The Josh Browns of the world will tell you: don’t panic, this isn’t the time to act. Pulling out now and showing a loss of confidence in the markets will just cause more declines and the cycle continues. But there’s sure to be those signing REM’s “It’s the end of the World” when faced with one day losses such as this… especially those short vol.  Of course, those in the Managed Futures / Macro space are usually singing the second part of that end of the world refrain when market crisis periods show up – saying ‘I feel fine.’

 

The managed futures space might not be singing that ‘I feel fine’ refrain this soon, however. As we touch on in our Managed Futures / Global Macro 2018 Outlook, the asset class now includes, in a bit of a contradiction, a record amount of short vol. For those who’ve added short vol as a means of capturing some yield while waiting for an increase of record low volatility readings – this spike won’t be leaving them feeling fine any time soon. Early reports from some of the vol traders we track show mixed results, from no positions on today, to down 13% or so, to up (having come into the day long vol!).
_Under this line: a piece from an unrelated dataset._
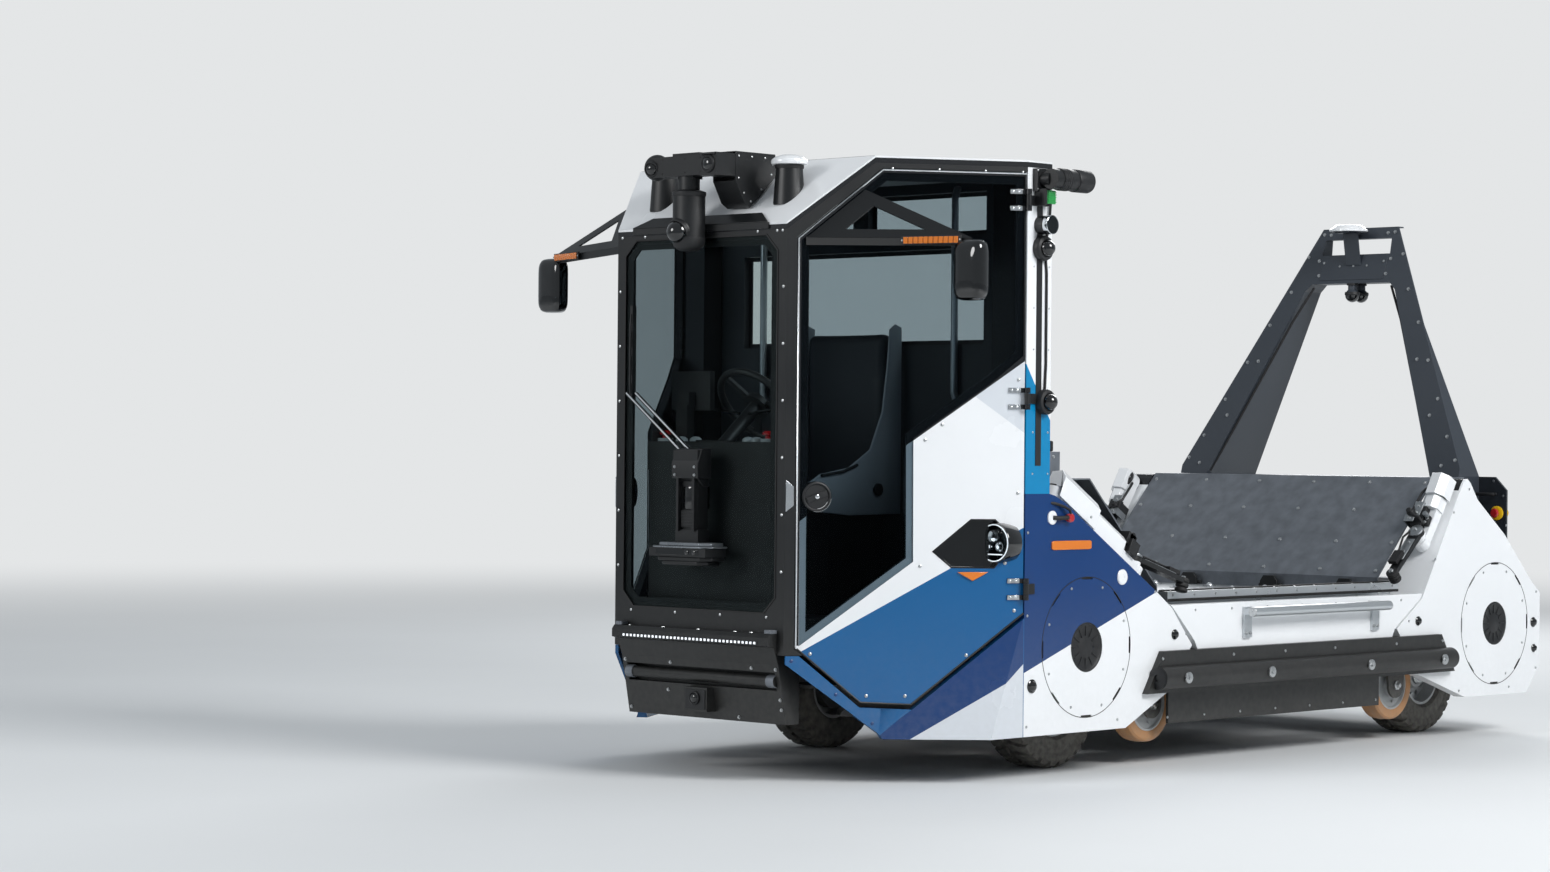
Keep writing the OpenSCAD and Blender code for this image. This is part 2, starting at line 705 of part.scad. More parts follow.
// Cameras and lamps on the columns behind the doors, and the columns' hinge leaves
module pillar_fittings() color("#232527") placed() {
    post_x = (door_rear_x + cab_rear_x) / 2;
    camera_z = cab_top_z - 70;
    dome_z = 1419;
    both_sides() {
        translate([0, half_w + fit_gap, 0]) {
            union() {
                span([post_x - 36, 0, camera_z - 45], [post_x + 44, 24, camera_z + 40]);
                rod_y([post_x + 4, 0, camera_z], 60, 66);
                rod_x([post_x - 166, 70, camera_z], 76, 190);
            }
            rod_y([post_x - 1, 0, camera_z - 170], 70, 60);
            for (at = [[post_x - 6, camera_z - 256], [post_x - 27, dome_z]])
                translate([at[0], 0, at[1]])
                    union() {
                        rod_y([0, 0, 0], 90, 26);
                        translate([0, 32, 0]) sphere(d = 60, $fn = 32);
                    }
        }
        for (z = hinge_zs) {
            union() {
                hinge_axis() translate([0, 0, z - hinge_h / 2]) cylinder(d = hinge_d, h = hinge_h);
                hinge_axis() translate([0, 0, z - hinge_h]) cylinder(d = hinge_pin_d, h = 2 * hinge_h);
                span([door_rear_x - 52, half_w + fit_gap, z - hinge_h / 2 + 1],
                    [hinge_x, half_w + 6, z + hinge_h / 2 - 1]);
            }
        }
    }
}

module seat_cushions() color("#2b2e33") placed() {
    base_z = floor_z + 400 + fit_gap;
    span([seat_x, -225, base_z], [seat_x + 460, 225, base_z + 110]);
    span([seat_x - 78, -225, base_z + 30], [seat_x - 0.5, 225, base_z + 700]);
}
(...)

Similarly, most trend following type managers were positioned long equity markets coming into February. Here’s Goldman via ZeroHedge explaining just how much long equity exposure.

SYSTEMATIC FLOW UPDATE…

*our (GS systematic strategist) work suggest that the 2,735 level in the S&P is where trends could start to change, driving more aggressive selling from the CTA community. We estimate this community to be long approximately $70bn of US equities and $190bn globally coming into today. If negative price action continued or worsened, we think getting flat (i.e. $190bn of global sales) in a month is reasonable

That’s a lot of Billions selling equities, and a breach of monthly lows, moving averages, and Bollinger bands are just the sort of thing which will trigger such selling among the CTA space. Not to mention the possible unwinding of short bond positions and long energy positions – which have both reversed course alongside equities.  The immediate aftermath of this sell off and resultant market reversals is likely a give back of January profits for the managed futures space.

But here’s where we separate from equities. Because if this truly is the end of the world as we knew it (record low volatility for a record long amount of time); that’s not so great for equities (although they could move higher even in a higher volatility environment) and typically a good thing for managed futures (even if the first innings of the sell off/reversal are painful).  The Billion dollar question is whether this signals the lasting unwind of the 2017 compression in the markets – or whether this sell off will be bought into and vol sold into just like we’ve seen time and again over the past few years.